— What needs to be done —
Could you write out the records below exactly as they appear?

— Recorded data —
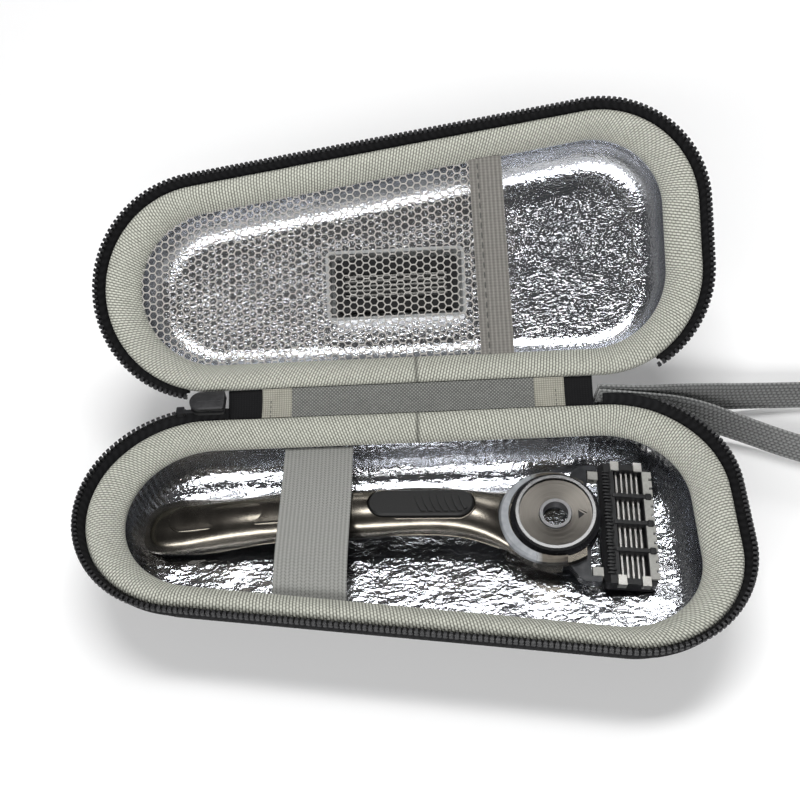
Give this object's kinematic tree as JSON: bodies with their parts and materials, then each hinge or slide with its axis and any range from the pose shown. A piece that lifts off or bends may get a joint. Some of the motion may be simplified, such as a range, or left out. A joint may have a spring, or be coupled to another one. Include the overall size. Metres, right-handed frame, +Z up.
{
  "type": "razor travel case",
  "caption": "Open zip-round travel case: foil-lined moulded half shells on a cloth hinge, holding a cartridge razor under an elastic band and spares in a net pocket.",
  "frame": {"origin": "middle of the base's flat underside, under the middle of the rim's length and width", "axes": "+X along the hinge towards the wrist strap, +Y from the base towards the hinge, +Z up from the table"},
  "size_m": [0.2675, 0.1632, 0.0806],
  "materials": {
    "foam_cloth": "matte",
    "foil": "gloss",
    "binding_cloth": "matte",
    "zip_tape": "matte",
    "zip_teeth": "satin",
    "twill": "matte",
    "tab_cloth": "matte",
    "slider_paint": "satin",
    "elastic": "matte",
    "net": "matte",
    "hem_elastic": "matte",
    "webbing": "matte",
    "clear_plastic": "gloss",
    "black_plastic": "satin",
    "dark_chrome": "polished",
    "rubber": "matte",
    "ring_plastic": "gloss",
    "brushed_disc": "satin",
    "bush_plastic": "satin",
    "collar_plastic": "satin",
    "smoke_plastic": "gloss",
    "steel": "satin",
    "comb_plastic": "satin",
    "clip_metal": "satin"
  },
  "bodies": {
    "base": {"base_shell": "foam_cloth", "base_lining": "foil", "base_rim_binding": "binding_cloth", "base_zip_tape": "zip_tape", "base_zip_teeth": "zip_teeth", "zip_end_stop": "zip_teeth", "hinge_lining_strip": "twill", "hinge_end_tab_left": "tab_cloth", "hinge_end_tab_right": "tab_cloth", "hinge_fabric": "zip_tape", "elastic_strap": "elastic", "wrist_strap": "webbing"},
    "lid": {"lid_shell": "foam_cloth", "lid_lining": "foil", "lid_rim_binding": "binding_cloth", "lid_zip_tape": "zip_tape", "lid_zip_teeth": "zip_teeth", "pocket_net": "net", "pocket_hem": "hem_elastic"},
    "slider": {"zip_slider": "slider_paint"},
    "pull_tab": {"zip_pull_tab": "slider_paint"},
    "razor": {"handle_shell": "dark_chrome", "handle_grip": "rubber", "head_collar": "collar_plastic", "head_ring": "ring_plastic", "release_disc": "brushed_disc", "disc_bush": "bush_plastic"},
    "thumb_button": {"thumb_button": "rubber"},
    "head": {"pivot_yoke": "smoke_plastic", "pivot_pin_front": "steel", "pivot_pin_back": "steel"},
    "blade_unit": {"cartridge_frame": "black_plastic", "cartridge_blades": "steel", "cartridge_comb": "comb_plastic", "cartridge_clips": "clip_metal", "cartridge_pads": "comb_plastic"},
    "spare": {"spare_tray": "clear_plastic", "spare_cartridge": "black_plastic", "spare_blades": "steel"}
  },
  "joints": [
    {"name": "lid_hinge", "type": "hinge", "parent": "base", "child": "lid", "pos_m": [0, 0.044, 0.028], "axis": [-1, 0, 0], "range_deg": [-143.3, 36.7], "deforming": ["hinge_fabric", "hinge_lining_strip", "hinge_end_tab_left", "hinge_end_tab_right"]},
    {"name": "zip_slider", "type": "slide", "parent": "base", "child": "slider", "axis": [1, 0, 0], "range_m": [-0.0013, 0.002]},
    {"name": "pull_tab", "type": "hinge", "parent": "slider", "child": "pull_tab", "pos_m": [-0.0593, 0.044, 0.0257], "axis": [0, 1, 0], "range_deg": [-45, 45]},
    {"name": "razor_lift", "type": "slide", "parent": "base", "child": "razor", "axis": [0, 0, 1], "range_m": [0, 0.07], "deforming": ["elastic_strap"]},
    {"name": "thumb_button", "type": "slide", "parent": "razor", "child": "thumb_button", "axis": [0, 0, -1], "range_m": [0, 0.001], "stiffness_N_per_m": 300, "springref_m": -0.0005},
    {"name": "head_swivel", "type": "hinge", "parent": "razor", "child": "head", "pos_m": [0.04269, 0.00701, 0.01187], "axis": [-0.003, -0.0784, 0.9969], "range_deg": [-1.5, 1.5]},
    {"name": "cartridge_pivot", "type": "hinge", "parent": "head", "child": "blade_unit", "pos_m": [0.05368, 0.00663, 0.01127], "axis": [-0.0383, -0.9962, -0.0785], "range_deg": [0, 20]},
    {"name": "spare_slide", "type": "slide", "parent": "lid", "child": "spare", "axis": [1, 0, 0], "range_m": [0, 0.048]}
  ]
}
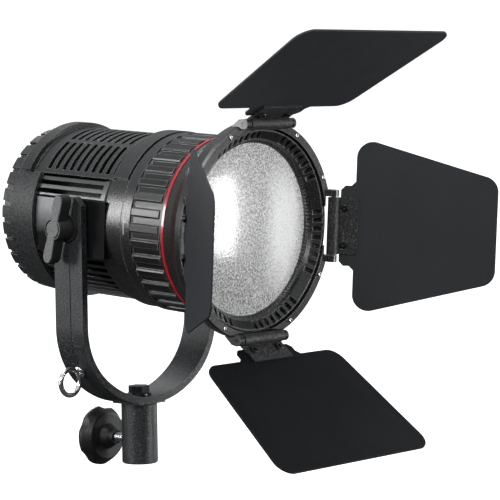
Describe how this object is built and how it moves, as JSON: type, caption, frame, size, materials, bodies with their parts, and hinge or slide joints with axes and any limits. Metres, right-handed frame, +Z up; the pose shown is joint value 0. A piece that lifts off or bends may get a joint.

— The reply —
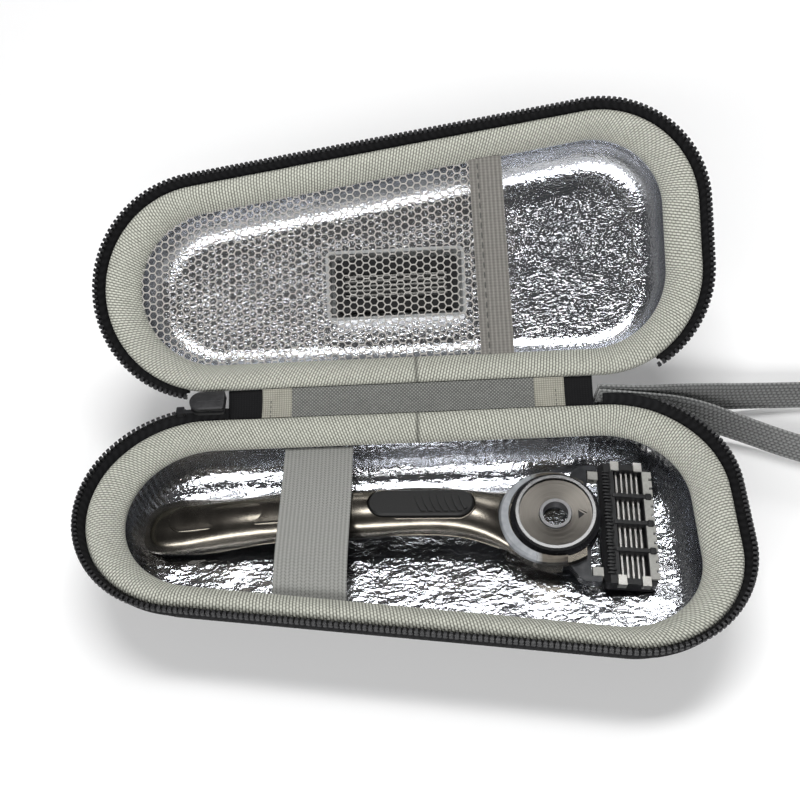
Give this object's kinematic tree as JSON: bodies with their parts and materials, then each hinge or slide with its axis and any range from the pose shown. A piece that lifts off or bends may get a joint. Some of the motion may be simplified, such as a range, or left out. A joint may have a spring, or be coupled to another one. Include the overall size. Metres, right-handed frame, +Z up.
{
  "type": "razor travel case",
  "caption": "Open zip-round travel case: foil-lined moulded half shells on a cloth hinge, holding a cartridge razor under an elastic band and spares in a net pocket.",
  "frame": {"origin": "middle of the base's flat underside, under the middle of the rim's length and width", "axes": "+X along the hinge towards the wrist strap, +Y from the base towards the hinge, +Z up from the table"},
  "size_m": [0.2675, 0.1632, 0.0806],
  "materials": {
    "foam_cloth": "matte",
    "foil": "gloss",
    "binding_cloth": "matte",
    "zip_tape": "matte",
    "zip_teeth": "satin",
    "twill": "matte",
    "tab_cloth": "matte",
    "slider_paint": "satin",
    "elastic": "matte",
    "net": "matte",
    "hem_elastic": "matte",
    "webbing": "matte",
    "clear_plastic": "gloss",
    "black_plastic": "satin",
    "dark_chrome": "polished",
    "rubber": "matte",
    "ring_plastic": "gloss",
    "brushed_disc": "satin",
    "bush_plastic": "satin",
    "collar_plastic": "satin",
    "smoke_plastic": "gloss",
    "steel": "satin",
    "comb_plastic": "satin",
    "clip_metal": "satin"
  },
  "bodies": {
    "base": {"base_shell": "foam_cloth", "base_lining": "foil", "base_rim_binding": "binding_cloth", "base_zip_tape": "zip_tape", "base_zip_teeth": "zip_teeth", "zip_end_stop": "zip_teeth", "hinge_lining_strip": "twill", "hinge_end_tab_left": "tab_cloth", "hinge_end_tab_right": "tab_cloth", "hinge_fabric": "zip_tape", "elastic_strap": "elastic", "wrist_strap": "webbing"},
    "lid": {"lid_shell": "foam_cloth", "lid_lining": "foil", "lid_rim_binding": "binding_cloth", "lid_zip_tape": "zip_tape", "lid_zip_teeth": "zip_teeth", "pocket_net": "net", "pocket_hem": "hem_elastic"},
    "slider": {"zip_slider": "slider_paint"},
    "pull_tab": {"zip_pull_tab": "slider_paint"},
    "razor": {"handle_shell": "dark_chrome", "handle_grip": "rubber", "head_collar": "collar_plastic", "head_ring": "ring_plastic", "release_disc": "brushed_disc", "disc_bush": "bush_plastic"},
    "thumb_button": {"thumb_button": "rubber"},
    "head": {"pivot_yoke": "smoke_plastic", "pivot_pin_front": "steel", "pivot_pin_back": "steel"},
    "blade_unit": {"cartridge_frame": "black_plastic", "cartridge_blades": "steel", "cartridge_comb": "comb_plastic", "cartridge_clips": "clip_metal", "cartridge_pads": "comb_plastic"},
    "spare": {"spare_tray": "clear_plastic", "spare_cartridge": "black_plastic", "spare_blades": "steel"}
  },
  "joints": [
    {"name": "lid_hinge", "type": "hinge", "parent": "base", "child": "lid", "pos_m": [0, 0.044, 0.028], "axis": [-1, 0, 0], "range_deg": [-143.3, 36.7], "deforming": ["hinge_fabric", "hinge_lining_strip", "hinge_end_tab_left", "hinge_end_tab_right"]},
    {"name": "zip_slider", "type": "slide", "parent": "base", "child": "slider", "axis": [1, 0, 0], "range_m": [-0.0013, 0.002]},
    {"name": "pull_tab", "type": "hinge", "parent": "slider", "child": "pull_tab", "pos_m": [-0.0593, 0.044, 0.0257], "axis": [0, 1, 0], "range_deg": [-45, 45]},
    {"name": "razor_lift", "type": "slide", "parent": "base", "child": "razor", "axis": [0, 0, 1], "range_m": [0, 0.07], "deforming": ["elastic_strap"]},
    {"name": "thumb_button", "type": "slide", "parent": "razor", "child": "thumb_button", "axis": [0, 0, -1], "range_m": [0, 0.001], "stiffness_N_per_m": 300, "springref_m": -0.0005},
    {"name": "head_swivel", "type": "hinge", "parent": "razor", "child": "head", "pos_m": [0.04269, 0.00701, 0.01187], "axis": [-0.003, -0.0784, 0.9969], "range_deg": [-1.5, 1.5]},
    {"name": "cartridge_pivot", "type": "hinge", "parent": "head", "child": "blade_unit", "pos_m": [0.05368, 0.00663, 0.01127], "axis": [-0.0383, -0.9962, -0.0785], "range_deg": [0, 20]},
    {"name": "spare_slide", "type": "slide", "parent": "lid", "child": "spare", "axis": [1, 0, 0], "range_m": [0, 0.048]}
  ]
}
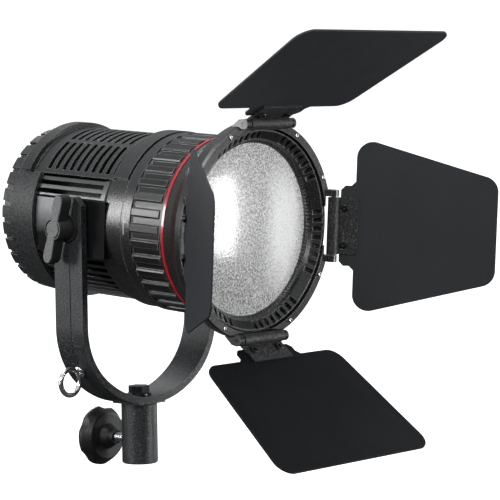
Describe how this object is built and how it moves, as JSON: type, caption, frame, size, materials, bodies with their parts, and hinge or slide joints with axes and any limits. Metres, right-handed frame, +Z up; the pose shown is joint value 0. A piece that lifts off or bends may get a joint.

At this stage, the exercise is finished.